A SICAV may adopt legal forms such as S.A., SARL., S.C.A., or S.C., structured as S.A., while a SICAF can take these forms as well as the S.N.C. or Société civile forms. Compared to UCITS and Part II UCIs, the SIF faces lighter regulation, particularly in terms of reporting requirements and investment constraints. It is obliged to adhere to risk diversification and may be divided into sub-funds. The SIF must maintain net assets of at least EUR 1,250,000.

One of the key benefits of the SIF is its exemption from income tax, net wealth tax, and dividend withholding tax on distributed dividends. Instead, it is subject to the following:

A fixed-rate registration duty of EUR 75 (capital duty is no longer applicable). The transfer of movable property (e.g., shares, receivables, cash) to a Luxembourg company in exchange for consideration other than shares may be subject to proportional registration duties.

An annual subscription tax equal to 0.01% of the net asset value, payable on a quarterly basis.

The eligibility of a SIF to fall within the scope of the Luxembourg law implementing the EU Savings Directive is contingent on its specific structure, particularly whether it operates as an FCP and its investment policy.

While certain tax treaties signed by Luxembourg extend benefits to the SIF, it is excluded from others.

However, one limitation of SIFs is that they do not qualify as normally taxable companies under the EU Parent Subsidiary Directive.

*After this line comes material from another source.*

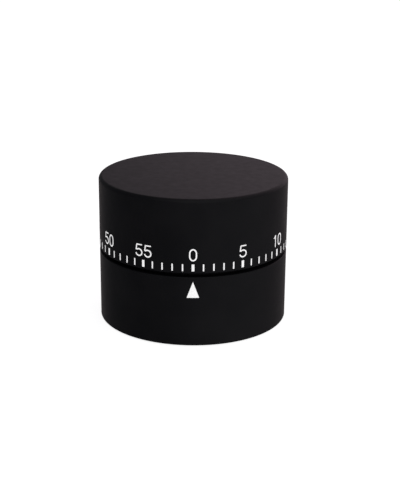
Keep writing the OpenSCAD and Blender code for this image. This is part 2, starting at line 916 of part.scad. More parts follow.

Unlike the SPF, dividends distributed by the SIF are not subject to withholding tax. Additionally, there is no withholding tax on interest payments made by the SIF, except when the EU Savings Directive or Luxembourg domestic withholding tax regulations are applicable.

SOPARFI – Sociétés de Participations Financières

Financial Holding Company

The SOPARFI, Financial Holding Company, like any other entity, is fully subject to taxation and leverages available tax legislation, particularly double tax treaties and benefits under the EU Parent Subsidiary Directive. Unlike the SPF and SIF, the SOPARFI does not face any limitations on the scope of its activities.